Raw data:

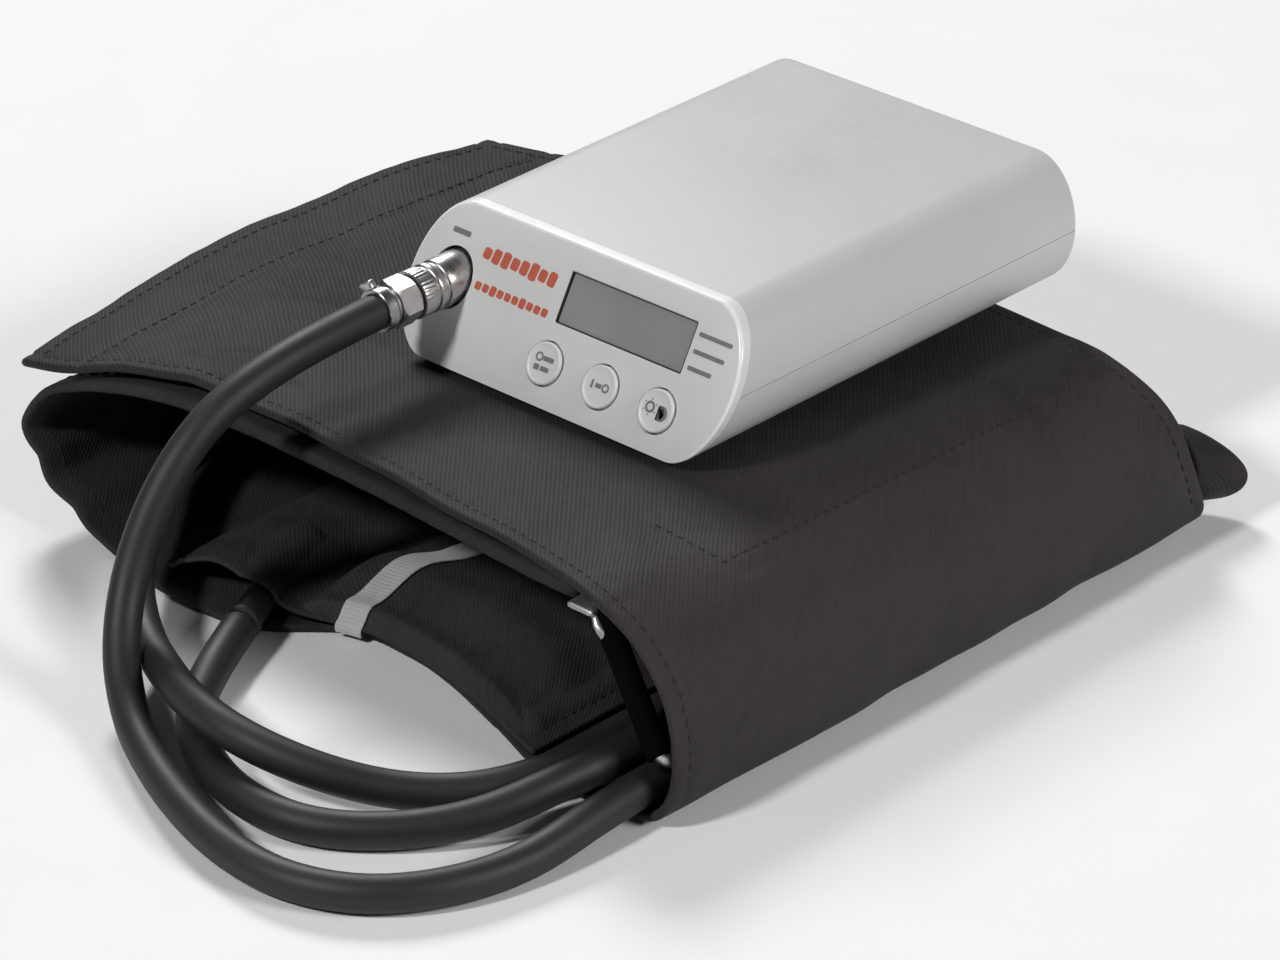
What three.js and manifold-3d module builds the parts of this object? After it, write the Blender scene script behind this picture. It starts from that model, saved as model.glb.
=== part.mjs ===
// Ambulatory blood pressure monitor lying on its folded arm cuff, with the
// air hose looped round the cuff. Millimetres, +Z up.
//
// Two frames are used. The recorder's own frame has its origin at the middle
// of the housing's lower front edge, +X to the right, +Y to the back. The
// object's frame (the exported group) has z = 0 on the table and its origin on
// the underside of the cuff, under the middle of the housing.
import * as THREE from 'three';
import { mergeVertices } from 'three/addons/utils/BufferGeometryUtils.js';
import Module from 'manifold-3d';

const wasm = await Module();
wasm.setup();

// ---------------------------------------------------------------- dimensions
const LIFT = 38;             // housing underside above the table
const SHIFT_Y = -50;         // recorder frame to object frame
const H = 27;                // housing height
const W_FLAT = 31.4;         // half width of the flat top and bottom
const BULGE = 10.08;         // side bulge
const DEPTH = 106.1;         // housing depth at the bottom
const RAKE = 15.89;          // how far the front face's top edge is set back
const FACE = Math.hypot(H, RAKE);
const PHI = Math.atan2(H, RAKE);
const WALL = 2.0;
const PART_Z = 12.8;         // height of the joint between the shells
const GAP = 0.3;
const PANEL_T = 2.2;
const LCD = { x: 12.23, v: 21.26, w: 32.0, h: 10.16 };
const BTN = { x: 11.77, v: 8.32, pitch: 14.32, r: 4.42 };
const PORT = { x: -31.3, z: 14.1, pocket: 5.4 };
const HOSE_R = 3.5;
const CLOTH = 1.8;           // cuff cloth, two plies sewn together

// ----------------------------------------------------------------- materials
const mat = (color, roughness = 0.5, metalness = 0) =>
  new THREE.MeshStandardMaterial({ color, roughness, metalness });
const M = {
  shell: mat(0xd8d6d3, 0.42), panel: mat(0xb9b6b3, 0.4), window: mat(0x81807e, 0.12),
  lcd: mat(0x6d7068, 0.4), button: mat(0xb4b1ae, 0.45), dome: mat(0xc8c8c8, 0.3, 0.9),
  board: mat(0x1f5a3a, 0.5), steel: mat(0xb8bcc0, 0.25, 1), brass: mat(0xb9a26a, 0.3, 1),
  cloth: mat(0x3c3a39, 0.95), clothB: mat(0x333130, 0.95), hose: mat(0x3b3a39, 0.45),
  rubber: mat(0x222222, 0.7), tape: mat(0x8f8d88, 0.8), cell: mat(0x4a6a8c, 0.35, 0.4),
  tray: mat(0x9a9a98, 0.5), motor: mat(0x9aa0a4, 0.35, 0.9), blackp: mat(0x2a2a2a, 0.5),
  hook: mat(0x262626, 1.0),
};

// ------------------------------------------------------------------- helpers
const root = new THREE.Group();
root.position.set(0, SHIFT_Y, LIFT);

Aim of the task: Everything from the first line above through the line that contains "const CLOTH = 1.8;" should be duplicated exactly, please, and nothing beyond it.

Output for this exercise:
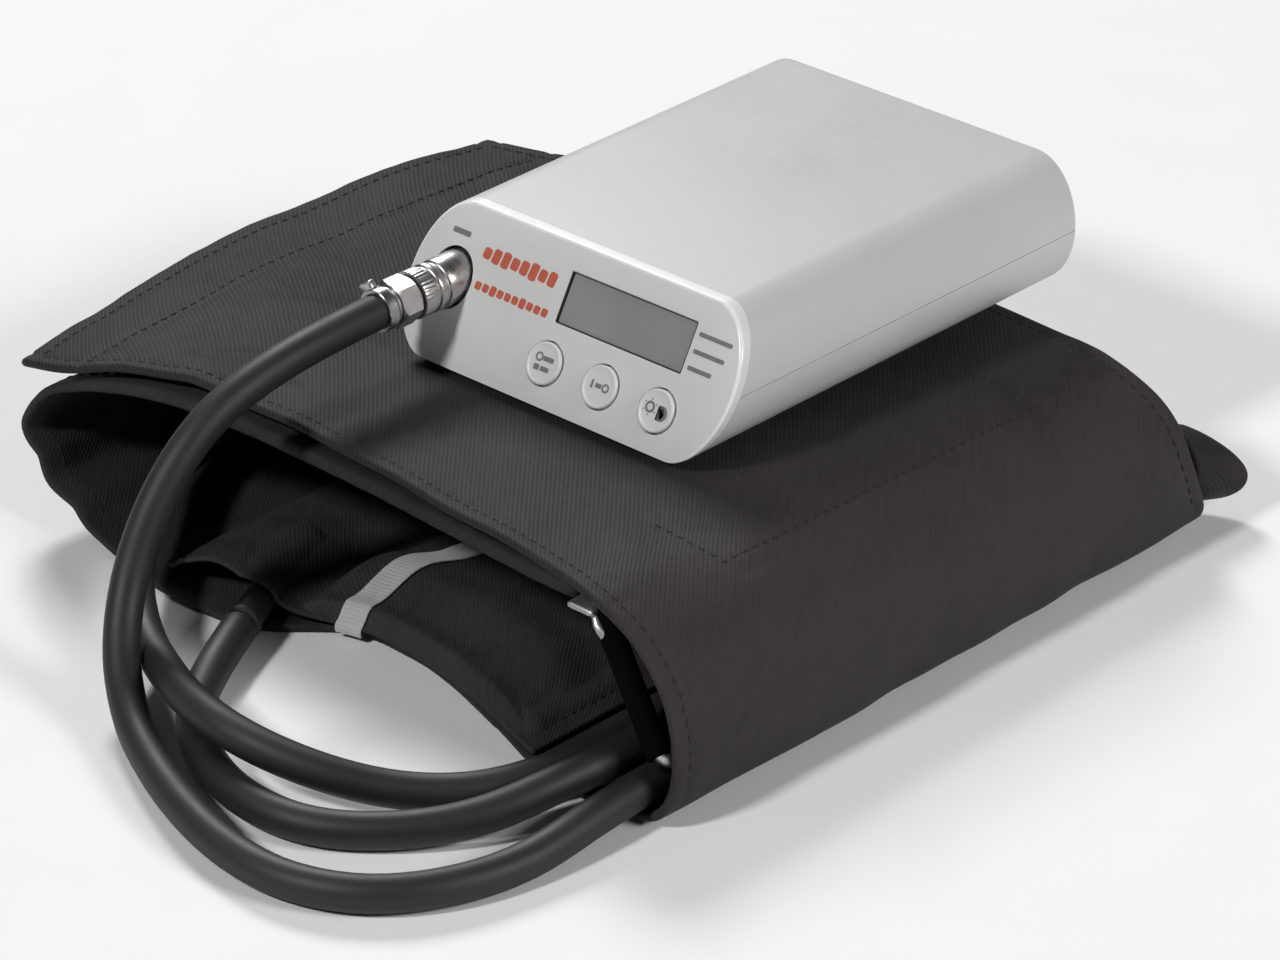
What three.js and manifold-3d module builds the parts of this object? After it, write the Blender scene script behind this picture. It starts from that model, saved as model.glb.
=== part.mjs ===
// Ambulatory blood pressure monitor lying on its folded arm cuff, with the
// air hose looped round the cuff. Millimetres, +Z up.
//
// Two frames are used. The recorder's own frame has its origin at the middle
// of the housing's lower front edge, +X to the right, +Y to the back. The
// object's frame (the exported group) has z = 0 on the table and its origin on
// the underside of the cuff, under the middle of the housing.
import * as THREE from 'three';
import { mergeVertices } from 'three/addons/utils/BufferGeometryUtils.js';
import Module from 'manifold-3d';

const wasm = await Module();
wasm.setup();

// ---------------------------------------------------------------- dimensions
const LIFT = 38;             // housing underside above the table
const SHIFT_Y = -50;         // recorder frame to object frame
const H = 27;                // housing height
const W_FLAT = 31.4;         // half width of the flat top and bottom
const BULGE = 10.08;         // side bulge
const DEPTH = 106.1;         // housing depth at the bottom
const RAKE = 15.89;          // how far the front face's top edge is set back
const FACE = Math.hypot(H, RAKE);
const PHI = Math.atan2(H, RAKE);
const WALL = 2.0;
const PART_Z = 12.8;         // height of the joint between the shells
const GAP = 0.3;
const PANEL_T = 2.2;
const LCD = { x: 12.23, v: 21.26, w: 32.0, h: 10.16 };
const BTN = { x: 11.77, v: 8.32, pitch: 14.32, r: 4.42 };
const PORT = { x: -31.3, z: 14.1, pocket: 5.4 };
const HOSE_R = 3.5;
const CLOTH = 1.8;           // cuff cloth, two plies sewn together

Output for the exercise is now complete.